For the title of the post card series, Renato chooses excerpts from a poem by Constantine Cavafy and gives us clues as to his conclusions: “New lands you will not find, you will not find other seas. The city will follow you.” Herein lies the contradiction of the artist’s search for new ports as well as the existential and anthropological verification of paths of mobility. Of what use is keeping, remembering, preserving? Enraptured by the passing of time, Clarice Lispector says that “each thing has an instant in which it is”. Thus, cities are already born to unravel the textures that aspire to immortality, amber and fossils. Therefore, “Casa Forte” is an enchanted name that aspires to magic and sorcery, one that attempts invocation. Yet the urbanization of the world extends over houses, rivers and seas. Home will never be as strong as nomadism or mobility. Building is a paradox for “a phenomenon that does not correspond to a new sedentariness but to new forms of mobility”, in the words of Marc Augé. Could this be the contradiction that interests Renato Bezerra de Mello – like making art out of that which no longer exists, out of that which has been demolished or replaced? Beyond this, Renato accumulates (sheets of carbon paper) and discards (crystal goblets).
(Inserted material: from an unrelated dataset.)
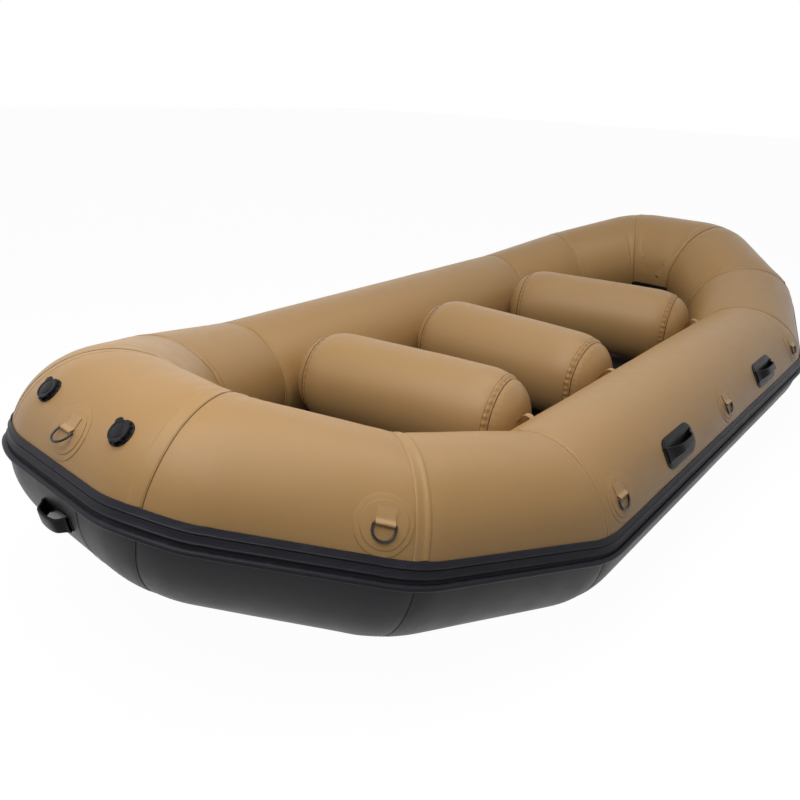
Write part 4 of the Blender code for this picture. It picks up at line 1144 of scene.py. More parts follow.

In a journey to the hinterlands – undertaken to collect images for another one of the artist’s works that began some years ago – we captured images of cyclists glimpsed from the windows of moving cars and taxis. In the surprise that came with each click – like that of the doorbells or pigeonholes that might bring cards from him to him – we attempted to capture the speed of passersby, of those who had something to do, of those who overcame time’s inertia for various intuited purposes that were unknown to us. Erratic images and empty intervals were the result of this. Between the voyeur and the passerby, the same moral, the same realization: the Tagus exists in any city as search or as narrative and “always you will arrive in this city”.